→ Task to complete
In the listing below, find the line that contains "Write the three.js" and the line that contains "const FOLDED_Z = TUBE". Quote both and every line between them, exactly, and nothing more.

→ Material provided
⁂

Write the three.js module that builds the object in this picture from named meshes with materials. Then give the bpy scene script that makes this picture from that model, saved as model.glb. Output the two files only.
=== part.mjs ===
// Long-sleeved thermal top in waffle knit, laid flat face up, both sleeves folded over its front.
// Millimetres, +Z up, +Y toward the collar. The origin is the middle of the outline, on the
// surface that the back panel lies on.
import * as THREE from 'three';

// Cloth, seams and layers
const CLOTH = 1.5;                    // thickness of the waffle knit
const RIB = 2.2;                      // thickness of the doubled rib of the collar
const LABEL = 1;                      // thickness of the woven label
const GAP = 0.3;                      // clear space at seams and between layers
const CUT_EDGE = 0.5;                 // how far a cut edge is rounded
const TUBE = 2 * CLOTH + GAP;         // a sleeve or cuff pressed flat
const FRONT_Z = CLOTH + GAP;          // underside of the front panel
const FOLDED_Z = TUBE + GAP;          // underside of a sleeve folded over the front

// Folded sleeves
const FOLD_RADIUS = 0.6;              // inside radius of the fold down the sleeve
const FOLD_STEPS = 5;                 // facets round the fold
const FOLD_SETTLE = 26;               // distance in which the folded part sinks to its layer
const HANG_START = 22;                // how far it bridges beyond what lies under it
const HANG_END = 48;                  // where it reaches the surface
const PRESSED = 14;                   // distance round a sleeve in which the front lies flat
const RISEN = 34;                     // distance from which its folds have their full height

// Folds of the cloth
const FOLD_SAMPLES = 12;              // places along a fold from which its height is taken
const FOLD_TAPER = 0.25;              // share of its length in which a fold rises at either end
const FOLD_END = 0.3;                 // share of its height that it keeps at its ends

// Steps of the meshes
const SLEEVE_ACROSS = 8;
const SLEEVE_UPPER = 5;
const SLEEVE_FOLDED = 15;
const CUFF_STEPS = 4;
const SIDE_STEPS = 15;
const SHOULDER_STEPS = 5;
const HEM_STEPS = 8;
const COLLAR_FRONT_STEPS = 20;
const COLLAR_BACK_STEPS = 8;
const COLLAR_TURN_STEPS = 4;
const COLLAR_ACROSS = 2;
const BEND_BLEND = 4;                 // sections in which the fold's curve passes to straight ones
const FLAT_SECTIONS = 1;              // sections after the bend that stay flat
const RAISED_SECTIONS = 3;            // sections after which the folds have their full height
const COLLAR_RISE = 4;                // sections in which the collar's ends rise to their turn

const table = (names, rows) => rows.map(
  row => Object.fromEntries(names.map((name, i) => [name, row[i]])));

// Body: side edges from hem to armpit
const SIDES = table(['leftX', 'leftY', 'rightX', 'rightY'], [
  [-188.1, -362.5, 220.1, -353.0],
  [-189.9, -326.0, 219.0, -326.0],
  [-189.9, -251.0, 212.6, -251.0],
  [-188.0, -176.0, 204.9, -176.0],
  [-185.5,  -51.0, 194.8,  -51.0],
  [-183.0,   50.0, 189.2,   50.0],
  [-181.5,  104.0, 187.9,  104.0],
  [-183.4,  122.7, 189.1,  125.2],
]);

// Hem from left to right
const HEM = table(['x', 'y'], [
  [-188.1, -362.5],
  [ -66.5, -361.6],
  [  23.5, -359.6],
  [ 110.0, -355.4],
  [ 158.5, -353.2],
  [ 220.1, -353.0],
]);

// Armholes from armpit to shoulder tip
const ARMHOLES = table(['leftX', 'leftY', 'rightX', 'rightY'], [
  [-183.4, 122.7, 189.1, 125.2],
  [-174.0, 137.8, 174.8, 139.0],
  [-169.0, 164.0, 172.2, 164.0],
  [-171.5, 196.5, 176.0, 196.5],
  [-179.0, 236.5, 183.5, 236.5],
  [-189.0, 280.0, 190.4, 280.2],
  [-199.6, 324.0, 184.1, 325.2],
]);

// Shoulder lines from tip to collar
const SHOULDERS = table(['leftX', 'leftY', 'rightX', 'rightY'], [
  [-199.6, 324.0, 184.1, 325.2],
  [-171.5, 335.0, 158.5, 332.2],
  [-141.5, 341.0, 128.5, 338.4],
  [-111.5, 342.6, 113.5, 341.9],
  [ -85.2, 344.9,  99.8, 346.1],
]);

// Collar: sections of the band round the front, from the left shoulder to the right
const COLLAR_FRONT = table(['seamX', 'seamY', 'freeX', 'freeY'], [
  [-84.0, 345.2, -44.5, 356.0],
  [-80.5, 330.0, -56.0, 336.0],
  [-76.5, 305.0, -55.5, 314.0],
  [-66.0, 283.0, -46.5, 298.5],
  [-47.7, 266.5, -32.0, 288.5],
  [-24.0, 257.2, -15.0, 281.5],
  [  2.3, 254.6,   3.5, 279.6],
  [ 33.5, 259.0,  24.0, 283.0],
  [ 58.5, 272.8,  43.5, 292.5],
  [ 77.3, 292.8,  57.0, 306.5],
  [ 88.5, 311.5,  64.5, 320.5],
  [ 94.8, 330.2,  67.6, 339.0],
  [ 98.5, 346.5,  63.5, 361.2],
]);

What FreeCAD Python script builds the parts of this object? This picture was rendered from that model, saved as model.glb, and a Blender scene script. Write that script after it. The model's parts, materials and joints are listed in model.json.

⁂

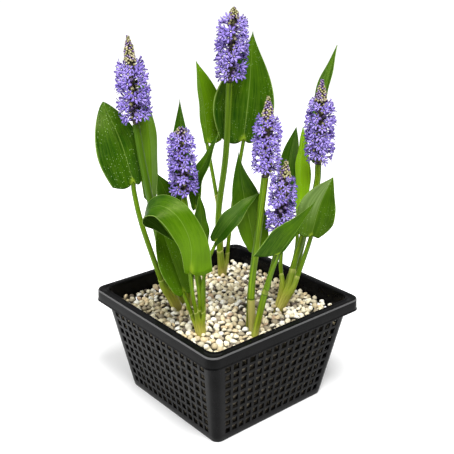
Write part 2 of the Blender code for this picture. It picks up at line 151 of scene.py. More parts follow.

⁂

→ Answer to this problem
Write the three.js module that builds the object in this picture from named meshes with materials. Then give the bpy scene script that makes this picture from that model, saved as model.glb. Output the two files only.
=== part.mjs ===
// Long-sleeved thermal top in waffle knit, laid flat face up, both sleeves folded over its front.
// Millimetres, +Z up, +Y toward the collar. The origin is the middle of the outline, on the
// surface that the back panel lies on.
import * as THREE from 'three';

// Cloth, seams and layers
const CLOTH = 1.5;                    // thickness of the waffle knit
const RIB = 2.2;                      // thickness of the doubled rib of the collar
const LABEL = 1;                      // thickness of the woven label
const GAP = 0.3;                      // clear space at seams and between layers
const CUT_EDGE = 0.5;                 // how far a cut edge is rounded
const TUBE = 2 * CLOTH + GAP;         // a sleeve or cuff pressed flat
const FRONT_Z = CLOTH + GAP;          // underside of the front panel
const FOLDED_Z = TUBE + GAP;          // underside of a sleeve folded over the front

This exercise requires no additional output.